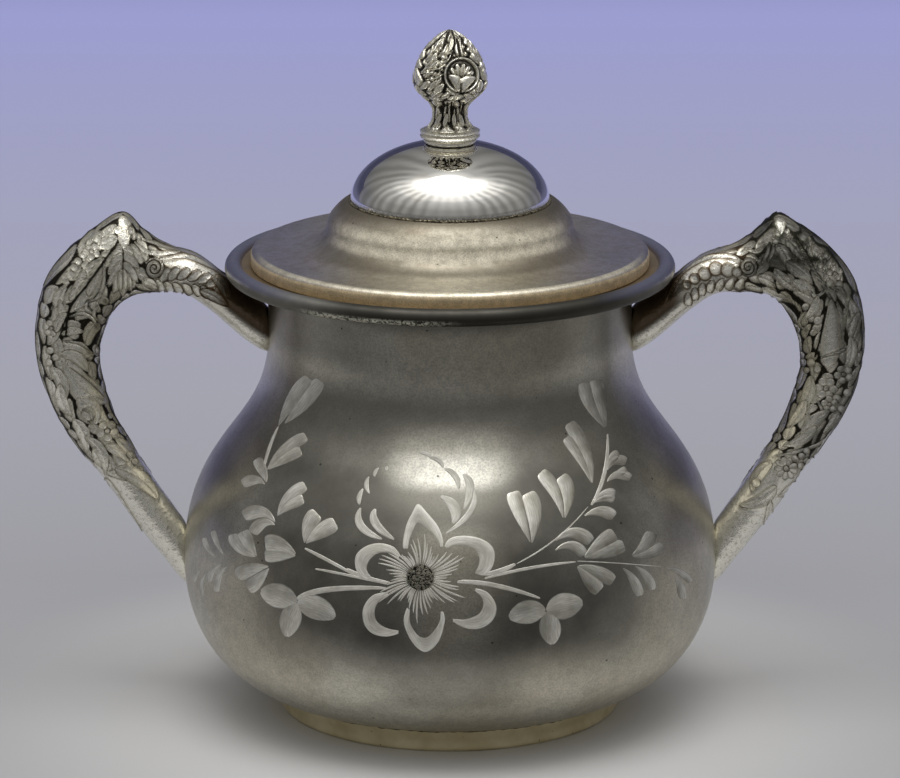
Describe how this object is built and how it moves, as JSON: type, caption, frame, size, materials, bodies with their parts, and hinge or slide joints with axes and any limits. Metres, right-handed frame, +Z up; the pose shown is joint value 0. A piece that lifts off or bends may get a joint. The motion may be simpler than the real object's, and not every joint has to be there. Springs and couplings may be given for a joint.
{
  "type": "covered sugar bowl",
  "caption": "Covered sugar bowl with a round belly, low foot ring, straight neck with beaded rim, leafy scroll handles and a lift-off domed lid with a bud finial.",
  "frame": {"origin": "middle of the foot ring, on the table", "axes": "+Z up, handles along X, front and back of the bowl along Y"},
  "size_m": [0.1888, 0.1234, 0.1592],
  "materials": {
    "satin_plate": "satin silver plate, warm grey with tarnish, over white metal",
    "lid_plate": "satin silver plate with a warm, gold-toned tarnish",
    "bright_plate": "mirror-polished silver plate",
    "cast_plate": "bright silver plate on castings, dark in the recesses",
    "worn_brass": "worn to a brassy base colour",
    "fastener_brass": "dull brass"
  },
  "bodies": {
    "bowl": {"body_shell": "satin_plate", "foot_ring": "worn_brass", "rim_mount": "satin_plate", "handle_left": "cast_plate", "handle_right": "cast_plate"},
    "lid": {"lid_cover": "lid_plate", "lid_dome": "bright_plate", "lid_bezel": "lid_plate", "finial_bud": "cast_plate", "finial_stud": "fastener_brass", "finial_washer": "fastener_brass", "finial_nut": "fastener_brass"}
  },
  "joints": [
    {"name": "lid_lift", "type": "slide", "parent": "bowl", "child": "lid", "axis": [0, 0, 1], "range_m": [0, 0.08]}
  ]
}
______________________________
Problem to solve. From the data, pick out every line that includes "bodies".

Answer.
Describe how this object is built and how it moves, as JSON: type, caption, frame, size, materials, bodies with their parts, and hinge or slide joints with axes and any limits. Metres, right-handed frame, +Z up; the pose shown is joint value 0. A piece that lifts off or bends may get a joint. The motion may be simpler than the real object's, and not every joint has to be there. Springs and couplings may be given for a joint.
  "bodies": {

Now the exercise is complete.